The Trust challenged the proposed plan. In making its application for security for costs, it noted that (a) each of the other plan creditors (who were expected to support the plan) were having their costs funded by the sponsors of Consort, Infra Red Capital Partners (the Sponsors), and (b) security for costs was required to “level the playing field” as it would be inequitable for the Trust to be put at risk of being unable to recover its costs from Consort, who had noted that it expected to be cash flow insolvent absent the restructuring plan.

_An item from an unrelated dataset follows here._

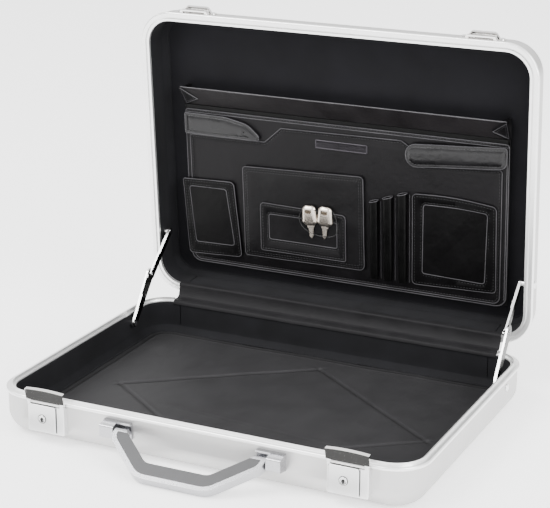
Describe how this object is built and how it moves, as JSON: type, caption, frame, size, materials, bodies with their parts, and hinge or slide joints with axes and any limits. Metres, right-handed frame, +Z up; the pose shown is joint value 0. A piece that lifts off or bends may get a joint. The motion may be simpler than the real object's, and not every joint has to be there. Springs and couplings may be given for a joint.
{
  "type": "laptop hard case",
  "caption": "Rectangular hard carrying case with rounded edges, open hinged lid, sliding-cover locks, drop handle, folding lid stays and a lid organizer.",
  "frame": {"origin": "middle of the flat bottom that the case rests on", "axes": "+Z up, +Y to the hinge side, +X to the right of someone who faces the handle"},
  "size_m": [0.45, 0.4163, 0.3833],
  "materials": {
    "tray_aluminium": "satin, lightly pebbled",
    "frame_aluminium": "polished extrusion",
    "lining": "dark padded cloth",
    "steel": "nickel plated",
    "chrome": "polished",
    "bright_steel": "polished",
    "cast_aluminium": "satin cast",
    "handle_pad": "soft touch",
    "stay_steel": "nickel plated",
    "leather": "black, semi gloss",
    "plate": "brushed",
    "film": "clear film",
    "brass_key": "nickel plated",
    "thread": "cotton"
  },
  "bodies": {
    "base": {"base_shell": "tray_aluminium", "base_frame": "frame_aluminium", "base_wall_liner": "lining", "floor_pad": "lining", "hinge_leaf_base": "steel", "hinge_pin": "steel", "hinge_flap": "leather", "base_studs": "steel", "lock_housing_left": "chrome", "lock_housing_right": "chrome", "hasp_pin_left": "bright_steel", "hasp_pin_right": "bright_steel", "handle_bracket_left": "cast_aluminium", "handle_bracket_right": "cast_aluminium", "handle_pins": "bright_steel", "stay_rivets_base": "bright_steel"},
    "lid": {"lid_shell": "tray_aluminium", "lid_frame": "frame_aluminium", "lid_wall_liner": "lining", "lid_top_liner": "lining", "hinge_leaf_lid": "steel", "lid_studs": "steel", "keeper_left": "chrome", "keeper_right": "chrome", "keeper_screws": "bright_steel", "organizer_panel": "leather", "file_pocket_front": "leather", "gusset_left": "leather", "gusset_right": "leather", "gusset_bottom": "leather", "centre_panel": "leather", "name_plate": "plate", "file_strap_left": "leather", "file_strap_right": "leather", "window_pocket_left": "leather", "window_pocket_right": "leather", "centre_pocket": "leather", "card_pocket": "leather", "pocket_windows": "film", "pen_sleeve_1": "leather", "pen_sleeve_2": "leather", "pen_sleeve_3": "leather", "keys": "brass_key", "key_thread": "thread", "stay_rivets_lid": "bright_steel"},
    "handle": {"handle_bow": "cast_aluminium", "handle_pad": "handle_pad"},
    "hasp_left": {"hasp_left": "chrome"},
    "slide_left": {"lock_slide_left": "chrome"},
    "key_left": {"key_cylinder_left": "bright_steel"},
    "stay_low_left": {"stay_lower_left": "stay_steel"},
    "stay_up_left": {"stay_upper_left": "stay_steel"},
    "hasp_right": {"hasp_right": "chrome"},
    "slide_right": {"lock_slide_right": "chrome"},
    "key_right": {"key_cylinder_right": "bright_steel"},
    "stay_low_right": {"stay_lower_right": "stay_steel"},
    "stay_up_right": {"stay_upper_right": "stay_steel"}
  },
  "joints": [
    {"name": "lid_hinge", "type": "hinge", "parent": "base", "child": "lid", "pos_m": [0, 0.169, 0.04565], "axis": [1, 0, 0], "range_deg": [0, 85.5], "deforming": ["hinge_flap"]},
    {"name": "stay_lower_left", "type": "hinge", "parent": "base", "child": "stay_low_left", "pos_m": [-0.2109, 0.096, 0.0335], "axis": [1, 0, 0], "range_deg": [0, 115.79]},
    {"name": "stay_upper_left", "type": "hinge", "parent": "lid", "child": "stay_up_left", "pos_m": [-0.2085, 0.17539, 0.11938], "axis": [1, 0, 0], "range_deg": [-115.79, 0]},
    {"name": "stay_lower_right", "type": "hinge", "parent": "base", "child": "stay_low_right", "pos_m": [0.2109, 0.096, 0.0335], "axis": [1, 0, 0], "range_deg": [0, 115.79]},
    {"name": "stay_upper_right", "type": "hinge", "parent": "lid", "child": "stay_up_right", "pos_m": [0.2085, 0.17539, 0.11938], "axis": [1, 0, 0], "range_deg": [-115.79, 0]},
    {"name": "handle_swing", "type": "hinge", "parent": "base", "child": "handle", "pos_m": [0, -0.1695, 0.0295], "axis": [1, 0, 0], "range_deg": [-102.5, 35]},
    {"name": "hasp_turn_left", "type": "hinge", "parent": "base", "child": "hasp_left", "pos_m": [-0.1596, -0.1668, 0.044], "axis": [-1, 0, 0], "range_deg": [0, 13], "stiffness_Nm_per_rad": 0.02},
    {"name": "slide_push_left", "type": "slide", "parent": "base", "child": "slide_left", "axis": [1, 0, 0], "range_m": [0, 0.006], "stiffness_N_per_m": 150},
    {"name": "key_turn_left", "type": "hinge", "parent": "slide_left", "child": "key_left", "pos_m": [-0.163, -0.169, 0.0274], "axis": [0, -1, 0], "range_deg": [0, 90]},
    {"name": "hasp_turn_right", "type": "hinge", "parent": "base", "child": "hasp_right", "pos_m": [0.1596, -0.1668, 0.044], "axis": [-1, 0, 0], "range_deg": [0, 13], "stiffness_Nm_per_rad": 0.02},
    {"name": "slide_push_right", "type": "slide", "parent": "base", "child": "slide_right", "axis": [1, 0, 0], "range_m": [0, 0.006], "stiffness_N_per_m": 150},
    {"name": "key_turn_right", "type": "hinge", "parent": "slide_right", "child": "key_right", "pos_m": [0.1562, -0.169, 0.0274], "axis": [0, -1, 0], "range_deg": [0, 90]}
  ],
  "couplings": [
    {"joint": "stay_lower_left", "follows": "lid_hinge", "ratio": 1.3541},
    {"joint": "stay_upper_left", "follows": "lid_hinge", "ratio": -1.3541},
    {"joint": "stay_lower_right", "follows": "lid_hinge", "ratio": 1.3541},
    {"joint": "stay_upper_right", "follows": "lid_hinge", "ratio": -1.3541}
  ]
}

Meetings of the plan creditors were convened by the High Court on 20 May 2024 but the restructuring plan process has now been stayed following the making of the security for costs order, with Consort noting that it believes it will be unable to provide the required security.

The decision

Restructuring plans vs ordinary adversarial litigation

It was common ground that the court had the jurisdiction to grant the request for costs security. One of the possible gateways under the Civil Procedure Rules for the court to grant security for costs is that there is "reason to believe that [the company] will be unable to pay the defendant's costs if ordered to do so" (CPR 25.13(2)(c))) and Consort had stated that it was likely to be imminently cash flow insolvent. Consort however argued that restructuring plans should be seen as “fundamentally different” to ordinary commercial litigation, given that restructuring plans are premised on counterparties in financial difficulty seeking to resolve that distress.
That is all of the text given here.